_Short problem:_ Below are records; please set down exactly the lines from the first through the one containing "cuts[..., 1]], axis=-1))".

── Data shown ──

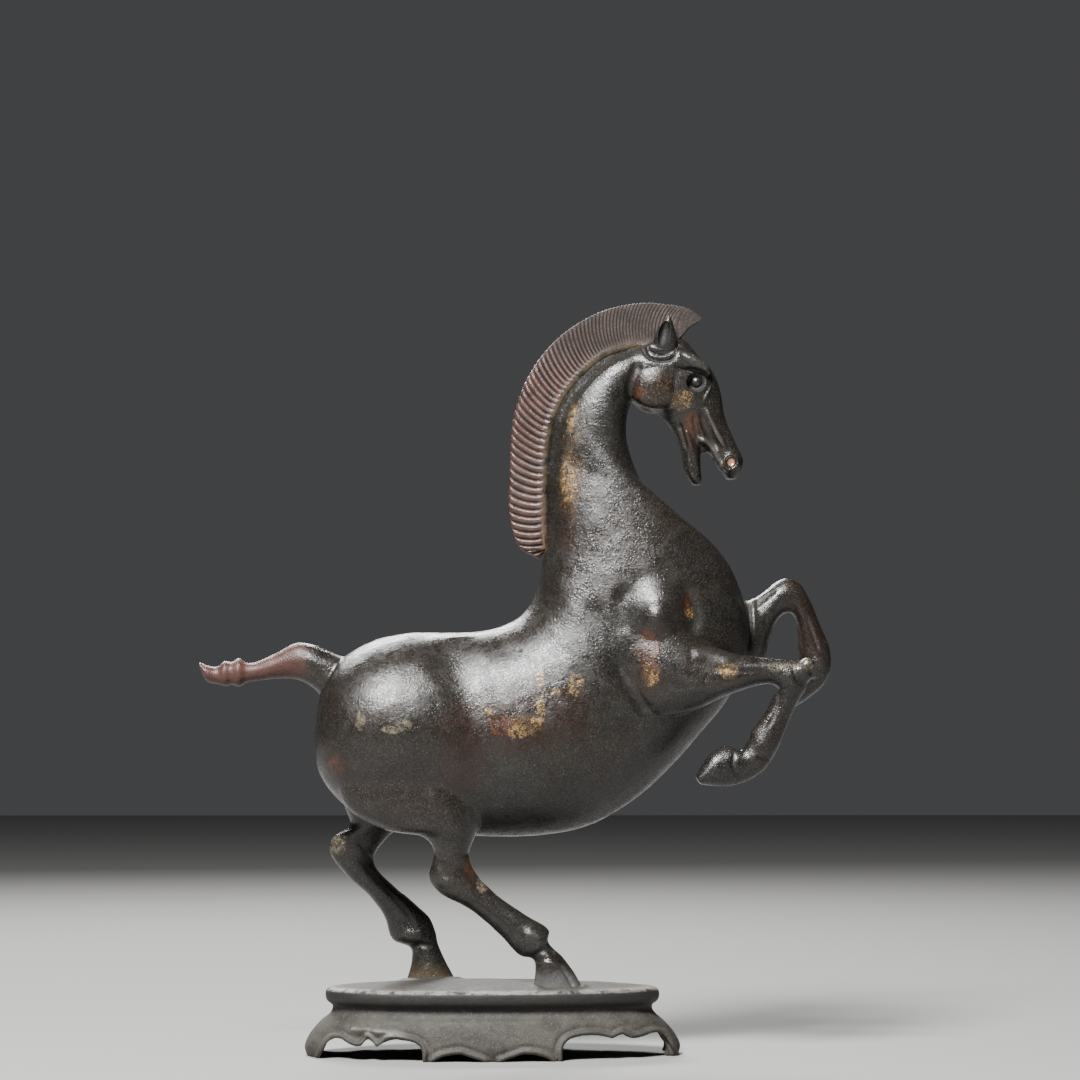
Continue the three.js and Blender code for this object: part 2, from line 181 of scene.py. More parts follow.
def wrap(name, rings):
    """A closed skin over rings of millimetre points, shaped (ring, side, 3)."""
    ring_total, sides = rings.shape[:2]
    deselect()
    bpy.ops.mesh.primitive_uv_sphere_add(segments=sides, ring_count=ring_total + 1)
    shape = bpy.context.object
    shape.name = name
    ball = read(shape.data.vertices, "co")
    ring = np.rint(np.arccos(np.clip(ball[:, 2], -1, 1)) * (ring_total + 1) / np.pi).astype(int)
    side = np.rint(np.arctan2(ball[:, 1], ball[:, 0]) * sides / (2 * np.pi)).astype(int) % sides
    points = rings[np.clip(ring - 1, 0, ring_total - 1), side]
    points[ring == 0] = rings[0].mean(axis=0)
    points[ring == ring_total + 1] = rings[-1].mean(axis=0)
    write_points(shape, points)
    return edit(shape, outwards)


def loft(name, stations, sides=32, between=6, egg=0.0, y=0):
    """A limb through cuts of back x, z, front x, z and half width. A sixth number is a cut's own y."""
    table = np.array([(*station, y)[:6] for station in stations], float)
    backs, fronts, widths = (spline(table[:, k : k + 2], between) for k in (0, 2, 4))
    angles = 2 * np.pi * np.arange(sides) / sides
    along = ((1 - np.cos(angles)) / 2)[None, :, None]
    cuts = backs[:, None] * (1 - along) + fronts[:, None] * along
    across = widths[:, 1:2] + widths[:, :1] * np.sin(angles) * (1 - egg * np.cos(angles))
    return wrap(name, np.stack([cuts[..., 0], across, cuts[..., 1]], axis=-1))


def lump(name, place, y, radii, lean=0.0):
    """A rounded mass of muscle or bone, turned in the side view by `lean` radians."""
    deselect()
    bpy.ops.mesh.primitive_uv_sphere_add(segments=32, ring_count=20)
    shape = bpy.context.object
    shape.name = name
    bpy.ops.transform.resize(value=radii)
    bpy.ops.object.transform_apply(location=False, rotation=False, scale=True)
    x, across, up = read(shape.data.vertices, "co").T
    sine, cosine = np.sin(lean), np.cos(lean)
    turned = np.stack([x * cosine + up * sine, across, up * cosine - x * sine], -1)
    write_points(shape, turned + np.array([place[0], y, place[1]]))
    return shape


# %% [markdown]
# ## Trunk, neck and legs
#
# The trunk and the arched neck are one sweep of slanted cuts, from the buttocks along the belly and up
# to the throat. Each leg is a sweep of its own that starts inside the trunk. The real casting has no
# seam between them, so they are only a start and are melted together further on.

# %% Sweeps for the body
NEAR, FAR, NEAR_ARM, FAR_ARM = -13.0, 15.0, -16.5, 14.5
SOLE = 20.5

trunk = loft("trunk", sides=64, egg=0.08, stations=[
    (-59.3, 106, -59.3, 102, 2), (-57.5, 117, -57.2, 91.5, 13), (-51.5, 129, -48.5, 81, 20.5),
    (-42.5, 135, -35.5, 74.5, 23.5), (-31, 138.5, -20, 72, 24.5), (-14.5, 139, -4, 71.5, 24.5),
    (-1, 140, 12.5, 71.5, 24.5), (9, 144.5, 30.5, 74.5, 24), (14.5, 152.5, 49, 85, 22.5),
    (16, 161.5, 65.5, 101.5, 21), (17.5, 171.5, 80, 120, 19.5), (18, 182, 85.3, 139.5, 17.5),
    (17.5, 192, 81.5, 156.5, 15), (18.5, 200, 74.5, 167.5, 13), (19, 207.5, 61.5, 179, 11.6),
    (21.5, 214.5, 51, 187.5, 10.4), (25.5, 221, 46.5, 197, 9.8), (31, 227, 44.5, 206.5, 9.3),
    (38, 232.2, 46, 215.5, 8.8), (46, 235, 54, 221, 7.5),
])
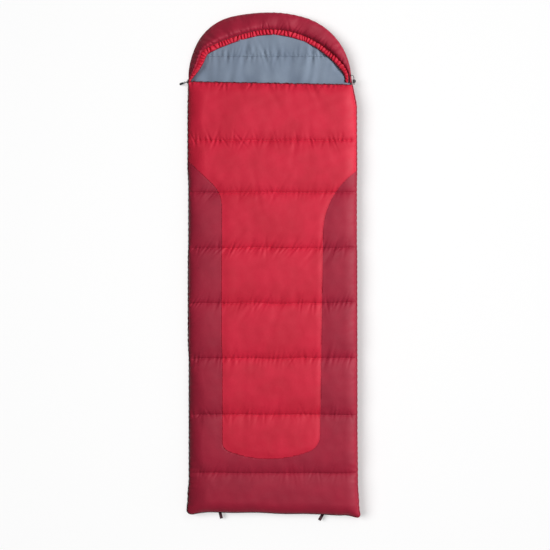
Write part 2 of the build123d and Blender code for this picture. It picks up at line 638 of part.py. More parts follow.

───

_Output below:_
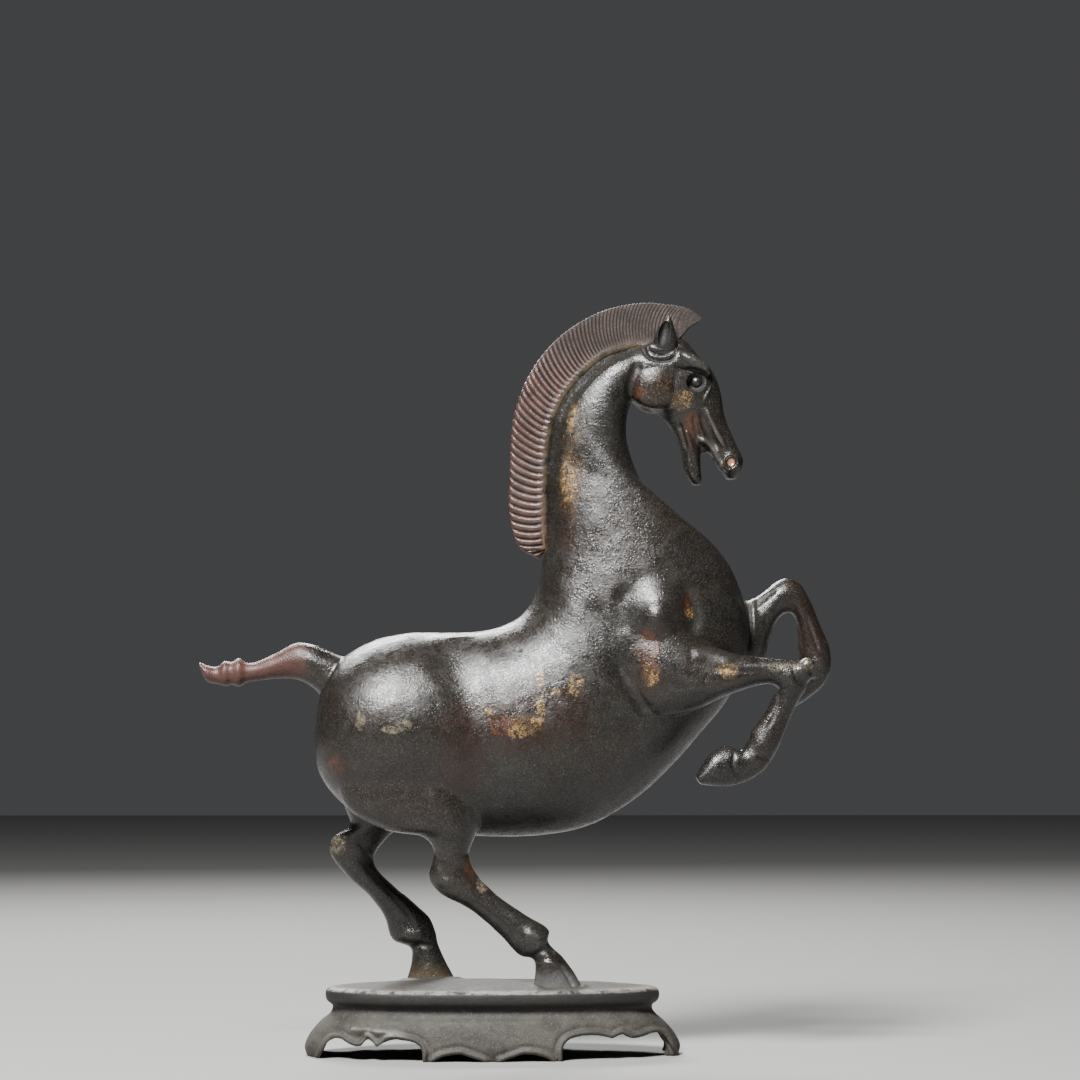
Continue the three.js and Blender code for this object: part 2, from line 181 of scene.py. More parts follow.
def wrap(name, rings):
    """A closed skin over rings of millimetre points, shaped (ring, side, 3)."""
    ring_total, sides = rings.shape[:2]
    deselect()
    bpy.ops.mesh.primitive_uv_sphere_add(segments=sides, ring_count=ring_total + 1)
    shape = bpy.context.object
    shape.name = name
    ball = read(shape.data.vertices, "co")
    ring = np.rint(np.arccos(np.clip(ball[:, 2], -1, 1)) * (ring_total + 1) / np.pi).astype(int)
    side = np.rint(np.arctan2(ball[:, 1], ball[:, 0]) * sides / (2 * np.pi)).astype(int) % sides
    points = rings[np.clip(ring - 1, 0, ring_total - 1), side]
    points[ring == 0] = rings[0].mean(axis=0)
    points[ring == ring_total + 1] = rings[-1].mean(axis=0)
    write_points(shape, points)
    return edit(shape, outwards)


def loft(name, stations, sides=32, between=6, egg=0.0, y=0):
    """A limb through cuts of back x, z, front x, z and half width. A sixth number is a cut's own y."""
    table = np.array([(*station, y)[:6] for station in stations], float)
    backs, fronts, widths = (spline(table[:, k : k + 2], between) for k in (0, 2, 4))
    angles = 2 * np.pi * np.arange(sides) / sides
    along = ((1 - np.cos(angles)) / 2)[None, :, None]
    cuts = backs[:, None] * (1 - along) + fronts[:, None] * along
    across = widths[:, 1:2] + widths[:, :1] * np.sin(angles) * (1 - egg * np.cos(angles))
    return wrap(name, np.stack([cuts[..., 0], across, cuts[..., 1]], axis=-1))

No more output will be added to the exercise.